In church history, Presbyterianism found its rudimentary principles in the teaching of Reformers—most notably through the ministry of John Knox. Knox had gleaned the essential principles of Presbyterianism when he was in Geneva under the ministry of John Calvin. However, it was implemented in Scotland in the sixteenth century in reaction to the abuses of the Roman Catholic Church and its unbiblical, hierarchical, and authoritarian ecclesiology. In this sense, it can be said that the Reformation was a Reformation of biblical ecclesiology no less than it was a Reformation of biblical soteriology and worship.

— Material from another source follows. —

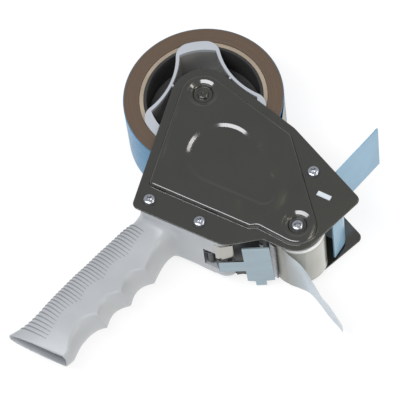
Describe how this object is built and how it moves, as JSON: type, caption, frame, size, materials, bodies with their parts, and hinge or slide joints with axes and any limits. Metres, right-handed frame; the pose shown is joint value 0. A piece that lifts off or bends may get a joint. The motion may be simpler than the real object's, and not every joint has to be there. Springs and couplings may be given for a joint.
{
  "type": "tape dispenser",
  "caption": "Pistol-grip dispenser for packing tape: pressed side plates, braked hub with a roll of tape, rubber roller, sprung blade guard and front flap.",
  "frame": {"origin": "centre of the footprint of the dispenser as it lies on its far side plate", "axes": "+X to the front of the dispenser (away from the grip), +Y up to the tape roll, +Z along the hub axle, from the far side plate to the near one"},
  "size_m": [0.2468, 0.2258, 0.055],
  "materials": {
    "plate_enamel": "gloss",
    "screw_chrome": "polished, cross recess",
    "zinc_steel": "zinc plated",
    "spring_steel": "bright",
    "guard_steel": "zinc plated, satin",
    "blade_steel": "bright, serrated",
    "holder_enamel": "satin",
    "friction_fibre": "matt fibre",
    "grey_plastic": "matt",
    "handle_plastic": "fine satin texture",
    "drum_plastic": "semi gloss",
    "white_plastic": "satin",
    "core_board": "paper board",
    "tape_side": "wound film edge",
    "roller_plastic": "satin",
    "flap_plastic": "satin",
    "carrier_plastic": "satin",
    "tape_film": "clear film"
  },
  "bodies": {
    "frame": {"near_side_plate": "plate_enamel", "far_side_plate": "plate_enamel", "near_screws": "screw_chrome", "far_screws": "screw_chrome", "spacer_post": "zinc_steel", "hub_bolt": "plate_enamel", "hub_nut": "zinc_steel", "hub_spacer": "grey_plastic", "friction_washer": "friction_fibre", "pressure_washer": "zinc_steel", "brake_spring": "spring_steel", "roller_axle": "zinc_steel", "roller_spacers": "grey_plastic", "handle": "handle_plastic", "guard_pin": "zinc_steel", "blade_holder": "holder_enamel", "blade": "blade_steel", "blade_rivets": "zinc_steel", "holder_screws": "screw_chrome", "guard_spring": "spring_steel", "flap_carrier": "carrier_plastic", "flap_pin": "zinc_steel", "flap_spring": "spring_steel", "threaded_tape": "tape_film", "tape_tail": "tape_film"},
    "roll": {"hub_sleeve": "drum_plastic", "hub_disc": "drum_plastic", "hub_wall_near": "drum_plastic", "hub_wall_far": "drum_plastic", "hub_rim_near": "white_plastic", "hub_rim_far": "white_plastic", "tape_core": "core_board", "tape_roll": "tape_side"},
    "roller": {"roller_tube": "roller_plastic", "roller_end_near": "white_plastic", "roller_end_far": "white_plastic", "roller_bushes": "white_plastic"},
    "guard": {"blade_guard": "guard_steel"},
    "flap": {"front_flap": "flap_plastic"}
  },
  "joints": [
    {"name": "hub_spin", "type": "hinge", "parent": "frame", "child": "roll", "pos_m": [0.01764, 0.06167, 0.0275], "axis": [0, 0, 1], "continuous": true},
    {"name": "roller_spin", "type": "hinge", "parent": "frame", "child": "roller", "pos_m": [0.06324, -0.04173, 0.0275], "axis": [0, 0, 1], "continuous": true},
    {"name": "guard_hinge", "type": "hinge", "parent": "frame", "child": "guard", "pos_m": [0.00814, -0.03793, 0.0275], "axis": [0, 0, 1], "range_deg": [0, 2], "stiffness_Nm_per_rad": 0.5},
    {"name": "flap_hinge", "type": "hinge", "parent": "frame", "child": "flap", "pos_m": [0.08654, -0.00973, 0.0275], "axis": [0, 0, 1], "range_deg": [-5, 12], "stiffness_Nm_per_rad": 0.05}
  ],
  "couplings": [
    {"joint": "roller_spin", "follows": "hub_spin", "ratio": -3.0659}
  ]
}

Presbyterianism spread from Scotland to other parts of the Western world. Toward the end of the seventeenth century, Francis Makemie planted the first Presbyterian church in North America. From those small origins burgeoned an extremely influential Presbyterianism in America. In 1727, the Scottish Presbyterian William Tennent started the Log College in Warminster, Pennsylvania. In turn, a number of Log College men became trustees of the College of New Jersey, which would become Princeton University and Princeton Theological Seminary. Throughout the nineteenth century, Princeton Theological Seminary was a bastion of Reformed and Presbyterian theological training. When the modernist movement infiltrated Princeton Theological Seminary and the Presbyterian Church in the United States of America, leavening them with theological liberalism, J. Gresham Machen joined with other Presbyterian pastors and theologians to form Westminster Theological Seminary in 1929 and the Orthodox Presbyterian Church in 1936. The Presbyterian Church in America followed suit with its formation in 1973.
In 1788, American Presbyterians adopted the Preliminary Principles of Presbyterianism. After their emendations and adoption by various Presbyterian bodies, there are eight preliminary principles of Presbyterianism in American Presbyterianism. The first preliminary principle is that “God alone is Lord of the conscience, and hath left it free from the doctrine and commandments of men, which are in any thing contrary to his Word, or beside it, in matter of faith or worship.” Closely related to this is the seventh preliminary principle, “That all church-power . . . is only ministerial and declarative.” The ministerial and declarative nature of Presbyterianism is of the essence of biblical Presbyterianism.
Presently, there are upwards of forty Presbyterian denominations in the United States. The largest theologically conservative Presbyterian denomination in North America is the Presbyterian Church in America. There are nearly seventy-five million members in Presbyterian churches worldwide, with nearly six million in North American Presbyterian churches.